**Written problem:** Repeat every entry in the listing below, exactly.

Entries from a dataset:

• • • • • • •

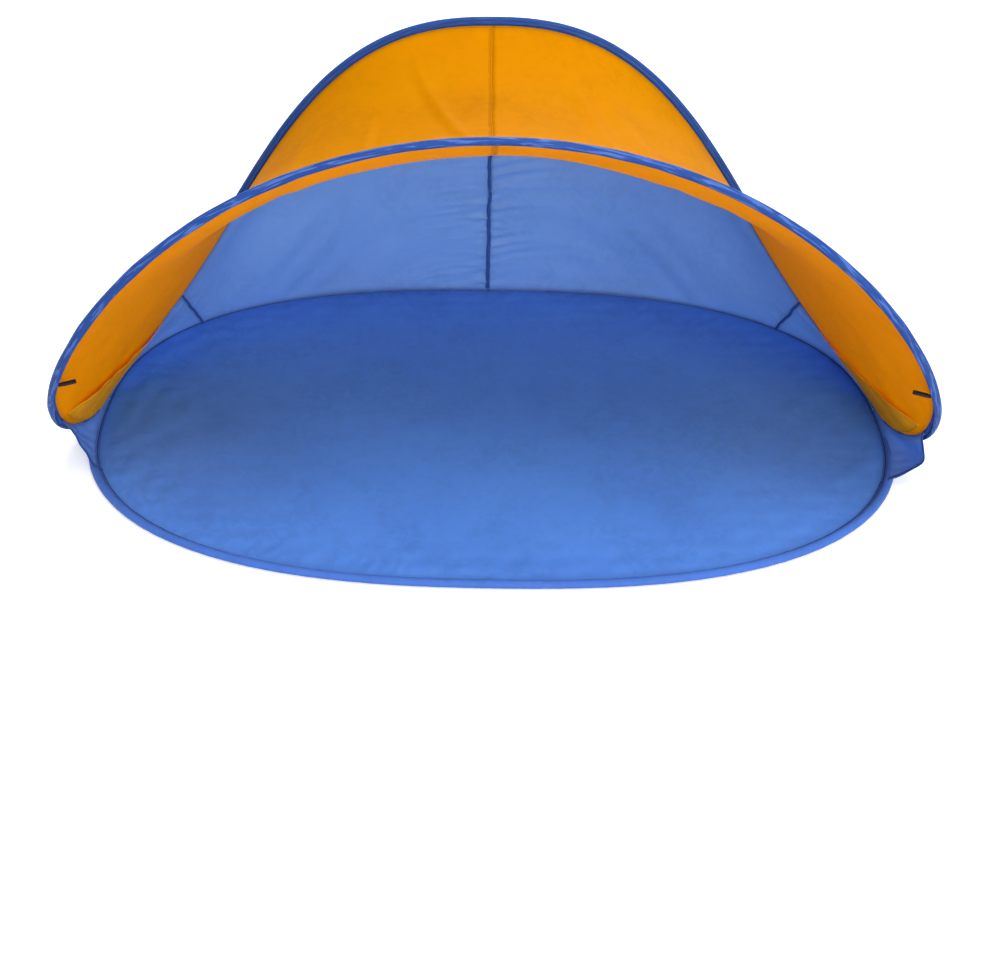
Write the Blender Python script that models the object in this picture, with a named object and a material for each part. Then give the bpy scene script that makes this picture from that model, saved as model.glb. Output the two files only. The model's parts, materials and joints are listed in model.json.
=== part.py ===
"""A pop-up beach tent: a saddle-shaped spring hoop over an oval groundsheet.

The tent stands on two closed spring-steel hoops, each in a sleeve of cloth. The floor hoop lies in
the hem of the oval groundsheet. The roof hoop is bent to a saddle: it touches the floor hem at the
left and the right, and rises from there to a front arch and to a lower rear arch. The roof cloth
spans the two arches, and its two low ends are the lobes that close the tent's sides. Walls join the
rear arch to the floor, and small gussets join the lobes to the floor in front.

+X is to the right of a person who looks in, +Y is to the back and +Z is up. The origin is on the
ground, in the middle of the groundsheet. All lengths are in metres.
"""

import math

import bpy
import numpy as np

# Driving dimensions of the groundsheet and its hem, to the middle of the hem
FLOOR_HALF_WIDTH = 0.996
FLOOR_HALF_DEPTH = 0.616
HEM_RADIUS = 0.0105
FLOOR_ROUND_SHARE = 2.5

# Driving dimensions of the roof hoop, to the middle of its sleeve
CONTACT_DEPTH = 0.05
FRONT_CROWN_HEIGHT = 0.981
FRONT_REACH = 0.45
FRONT_FLARE = 0.062
REAR_CROWN_HEIGHT = 0.861
REAR_REACH = 0.477
REAR_DRAW_IN = 0.193
SLEEVE_RADIUS = 0.0115

# Form of the arms, as shares of their height: profile seen from the side, then outline from the front
FRONT_RISE_SHARE = 3.5
FRONT_PROFILE_SHARE = 2.2
FRONT_SHOULDER_SHARE = 1.79
FRONT_ROUND_SHARE = 2.0
FLARE_SHARE = 8.0
REAR_RISE_SHARE = 1.25
REAR_PROFILE_SHARE = 1.7
REAR_SHOULDER_SHARE = 1.2
REAR_ROUND_SHARE = 2.43
DRAW_IN_SHARE = 4.0

# Cloth, steel and webbing
CLOTH = 0.001
HEM_CLOTH = 0.002
WIRE_RADIUS = 0.00175
FERRULE_WALL = 0.0008
FERRULE_LENGTH = 0.03
ROOF_DIP_DEPTH = 0.15
TAPE_WIDTH = 0.012
GUSSET_HEM_WIDTH = 0.012
POCKET_HEM_WIDTH = 0.009
POCKET_BULGE = 0.030
LOOP_LENGTH = 0.040
LOOP_WIDTH = 0.016
LOOP_DEPTH = 0.006
LOOP_WEB = 0.0012
LOOP_STAND_OFF = 0.0035

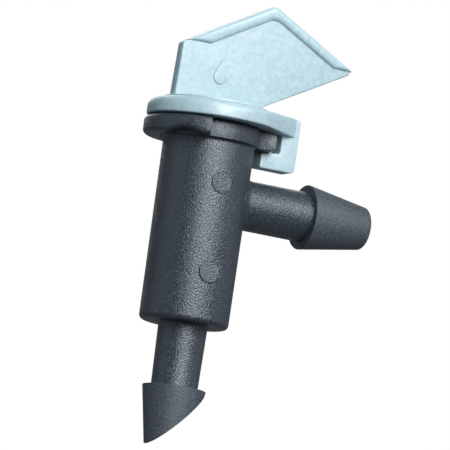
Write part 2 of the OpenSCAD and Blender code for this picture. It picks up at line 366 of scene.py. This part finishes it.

• • • • • • •

**Solved problem:**
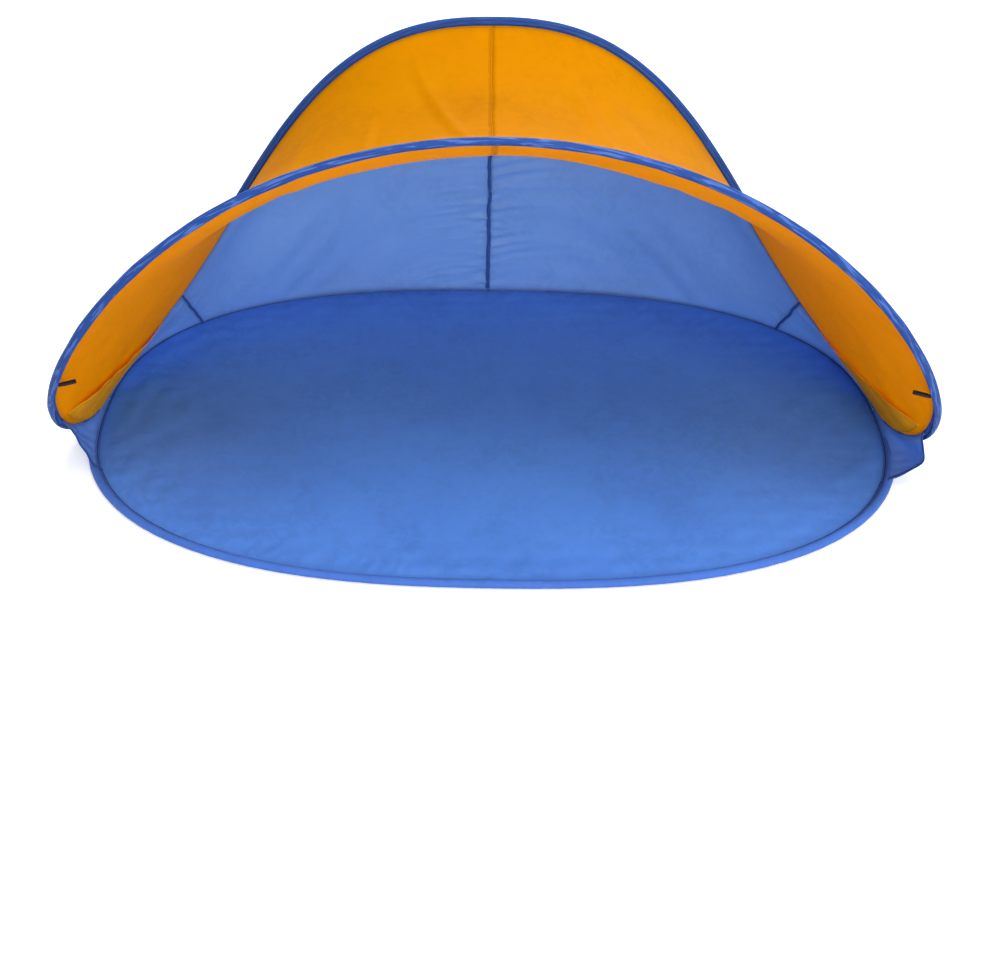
Write the Blender Python script that models the object in this picture, with a named object and a material for each part. Then give the bpy scene script that makes this picture from that model, saved as model.glb. Output the two files only. The model's parts, materials and joints are listed in model.json.
=== part.py ===
"""A pop-up beach tent: a saddle-shaped spring hoop over an oval groundsheet.

The tent stands on two closed spring-steel hoops, each in a sleeve of cloth. The floor hoop lies in
the hem of the oval groundsheet. The roof hoop is bent to a saddle: it touches the floor hem at the
left and the right, and rises from there to a front arch and to a lower rear arch. The roof cloth
spans the two arches, and its two low ends are the lobes that close the tent's sides. Walls join the
rear arch to the floor, and small gussets join the lobes to the floor in front.

+X is to the right of a person who looks in, +Y is to the back and +Z is up. The origin is on the
ground, in the middle of the groundsheet. All lengths are in metres.
"""

import math

import bpy
import numpy as np

# Driving dimensions of the groundsheet and its hem, to the middle of the hem
FLOOR_HALF_WIDTH = 0.996
FLOOR_HALF_DEPTH = 0.616
HEM_RADIUS = 0.0105
FLOOR_ROUND_SHARE = 2.5

# Driving dimensions of the roof hoop, to the middle of its sleeve
CONTACT_DEPTH = 0.05
FRONT_CROWN_HEIGHT = 0.981
FRONT_REACH = 0.45
FRONT_FLARE = 0.062
REAR_CROWN_HEIGHT = 0.861
REAR_REACH = 0.477
REAR_DRAW_IN = 0.193
SLEEVE_RADIUS = 0.0115

# Form of the arms, as shares of their height: profile seen from the side, then outline from the front
FRONT_RISE_SHARE = 3.5
FRONT_PROFILE_SHARE = 2.2
FRONT_SHOULDER_SHARE = 1.79
FRONT_ROUND_SHARE = 2.0
FLARE_SHARE = 8.0
REAR_RISE_SHARE = 1.25
REAR_PROFILE_SHARE = 1.7
REAR_SHOULDER_SHARE = 1.2
REAR_ROUND_SHARE = 2.43
DRAW_IN_SHARE = 4.0

# Cloth, steel and webbing
CLOTH = 0.001
HEM_CLOTH = 0.002
WIRE_RADIUS = 0.00175
FERRULE_WALL = 0.0008
FERRULE_LENGTH = 0.03
ROOF_DIP_DEPTH = 0.15
TAPE_WIDTH = 0.012
GUSSET_HEM_WIDTH = 0.012
POCKET_HEM_WIDTH = 0.009
POCKET_BULGE = 0.030
LOOP_LENGTH = 0.040
LOOP_WIDTH = 0.016
LOOP_DEPTH = 0.006
LOOP_WEB = 0.0012
LOOP_STAND_OFF = 0.0035

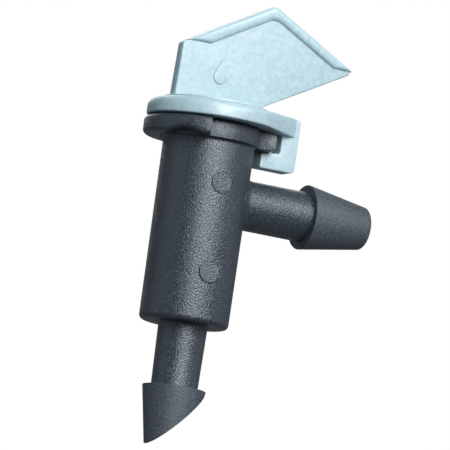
Write part 2 of the OpenSCAD and Blender code for this picture. It picks up at line 366 of scene.py. This part finishes it.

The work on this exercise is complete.